WHAT YOU WILL DO
Locate every line in the material below that has the word "joints". Copy each of those lines.
□ □ □
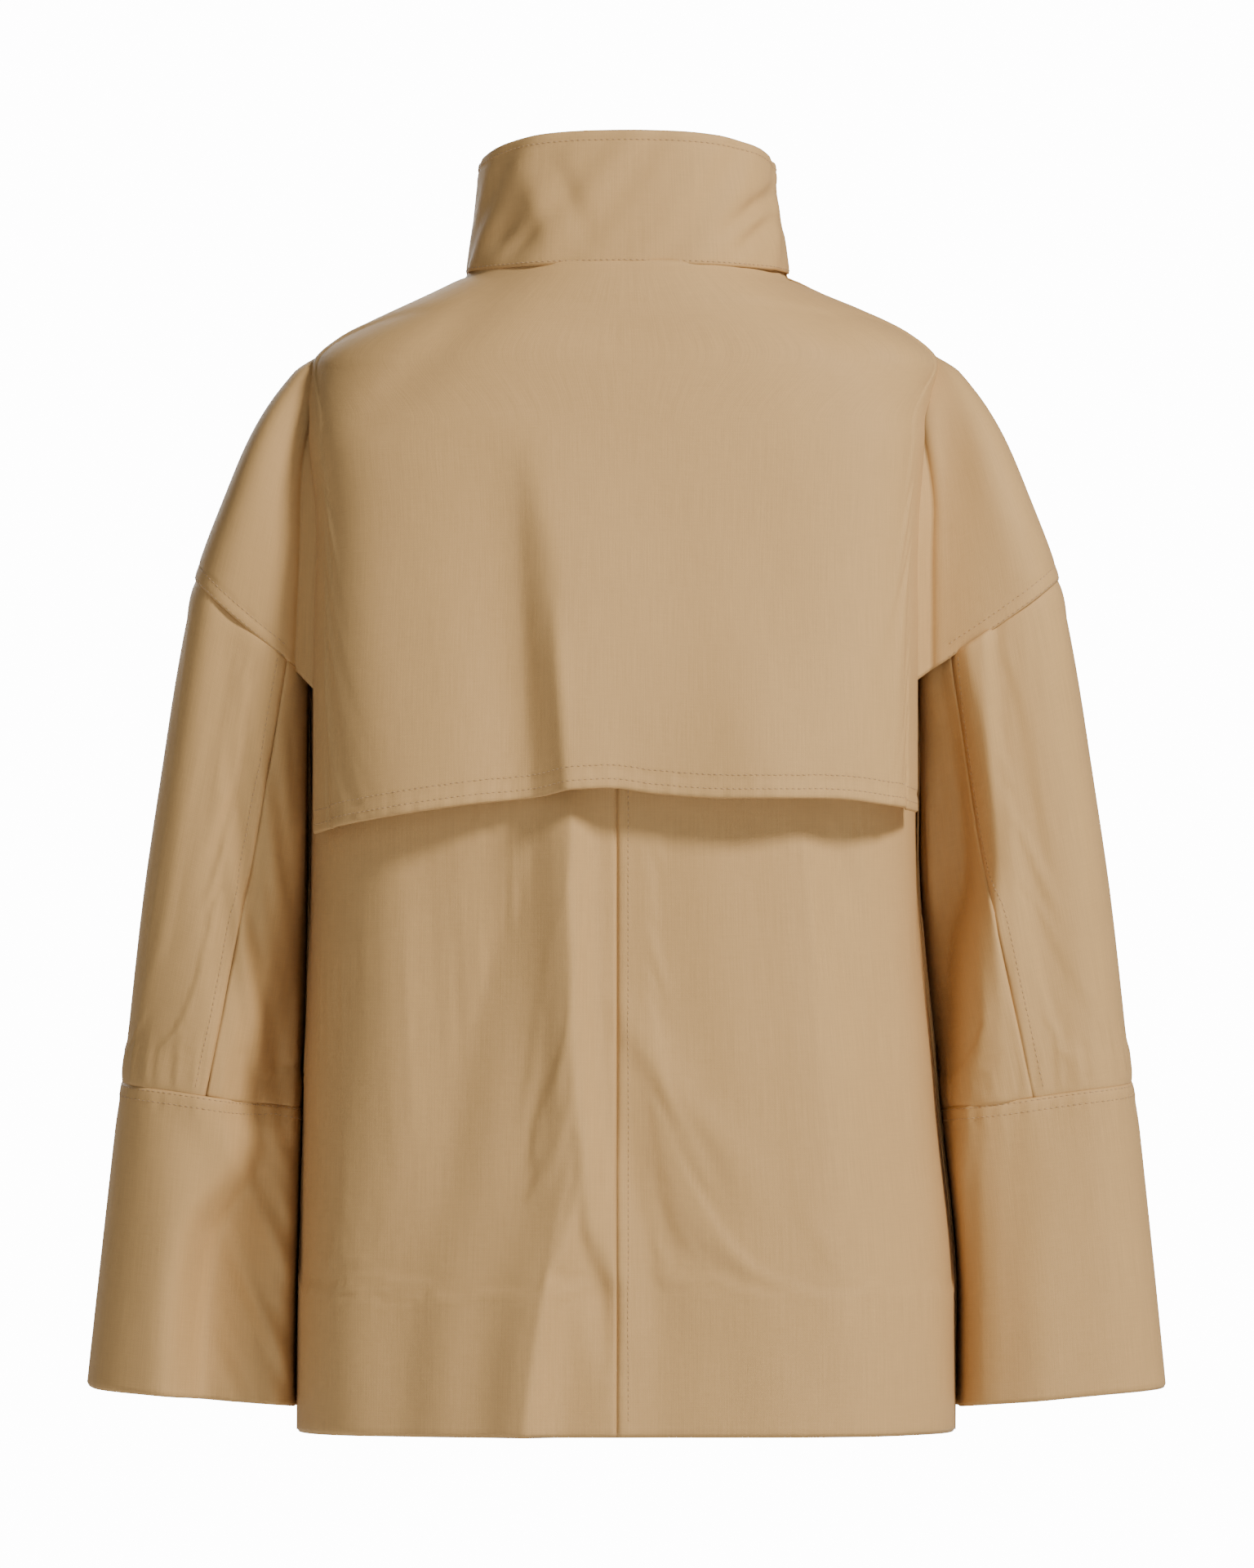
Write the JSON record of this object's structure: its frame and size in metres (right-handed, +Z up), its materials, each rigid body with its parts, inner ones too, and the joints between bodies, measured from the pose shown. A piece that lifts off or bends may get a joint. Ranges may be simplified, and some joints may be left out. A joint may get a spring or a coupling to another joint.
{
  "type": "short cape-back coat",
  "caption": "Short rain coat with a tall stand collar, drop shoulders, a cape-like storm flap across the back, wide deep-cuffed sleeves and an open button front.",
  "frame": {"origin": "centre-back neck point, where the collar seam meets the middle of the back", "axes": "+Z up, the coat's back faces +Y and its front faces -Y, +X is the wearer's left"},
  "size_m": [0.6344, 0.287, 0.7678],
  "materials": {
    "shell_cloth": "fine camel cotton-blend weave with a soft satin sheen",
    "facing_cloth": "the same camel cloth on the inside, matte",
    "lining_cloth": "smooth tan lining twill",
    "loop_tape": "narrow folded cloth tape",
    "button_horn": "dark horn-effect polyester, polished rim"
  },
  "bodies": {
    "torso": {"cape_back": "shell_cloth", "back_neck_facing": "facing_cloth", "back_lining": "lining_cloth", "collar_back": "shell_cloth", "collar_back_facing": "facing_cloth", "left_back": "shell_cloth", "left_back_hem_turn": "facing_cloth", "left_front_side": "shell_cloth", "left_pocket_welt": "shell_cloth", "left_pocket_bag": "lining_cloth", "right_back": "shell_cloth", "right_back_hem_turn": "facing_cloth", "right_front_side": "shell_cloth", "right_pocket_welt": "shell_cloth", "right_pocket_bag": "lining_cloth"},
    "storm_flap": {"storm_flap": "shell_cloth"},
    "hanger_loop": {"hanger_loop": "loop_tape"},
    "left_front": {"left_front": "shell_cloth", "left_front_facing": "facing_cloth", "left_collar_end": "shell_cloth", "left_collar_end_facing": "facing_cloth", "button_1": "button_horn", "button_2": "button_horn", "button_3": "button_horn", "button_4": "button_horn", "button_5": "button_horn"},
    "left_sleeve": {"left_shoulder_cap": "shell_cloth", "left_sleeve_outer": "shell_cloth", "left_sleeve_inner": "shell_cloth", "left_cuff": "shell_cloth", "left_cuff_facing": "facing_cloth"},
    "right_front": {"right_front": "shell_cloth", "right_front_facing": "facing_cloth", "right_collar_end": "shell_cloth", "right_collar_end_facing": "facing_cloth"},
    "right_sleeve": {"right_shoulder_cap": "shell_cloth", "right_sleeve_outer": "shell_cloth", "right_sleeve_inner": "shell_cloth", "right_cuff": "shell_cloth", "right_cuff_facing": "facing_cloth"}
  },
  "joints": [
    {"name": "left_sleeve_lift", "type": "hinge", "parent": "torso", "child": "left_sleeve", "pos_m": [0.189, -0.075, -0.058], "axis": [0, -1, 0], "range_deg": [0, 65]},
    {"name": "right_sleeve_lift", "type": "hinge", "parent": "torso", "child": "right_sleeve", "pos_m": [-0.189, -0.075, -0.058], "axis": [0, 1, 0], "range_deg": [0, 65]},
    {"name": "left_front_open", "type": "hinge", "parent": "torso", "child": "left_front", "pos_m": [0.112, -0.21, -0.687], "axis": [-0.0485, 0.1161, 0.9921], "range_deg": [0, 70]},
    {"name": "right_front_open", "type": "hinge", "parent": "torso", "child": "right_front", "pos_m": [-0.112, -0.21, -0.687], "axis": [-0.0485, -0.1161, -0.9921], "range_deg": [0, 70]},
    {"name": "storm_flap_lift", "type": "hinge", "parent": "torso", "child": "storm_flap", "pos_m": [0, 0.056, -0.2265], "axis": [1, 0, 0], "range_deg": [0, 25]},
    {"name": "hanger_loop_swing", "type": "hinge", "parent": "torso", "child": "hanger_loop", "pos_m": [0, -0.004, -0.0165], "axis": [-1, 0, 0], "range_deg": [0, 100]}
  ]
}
□ □ □
EXERCISE RESULT
Write the JSON record of this object's structure: its frame and size in metres (right-handed, +Z up), its materials, each rigid body with its parts, inner ones too, and the joints between bodies, measured from the pose shown. A piece that lifts off or bends may get a joint. Ranges may be simplified, and some joints may be left out. A joint may get a spring or a coupling to another joint.
  "joints": [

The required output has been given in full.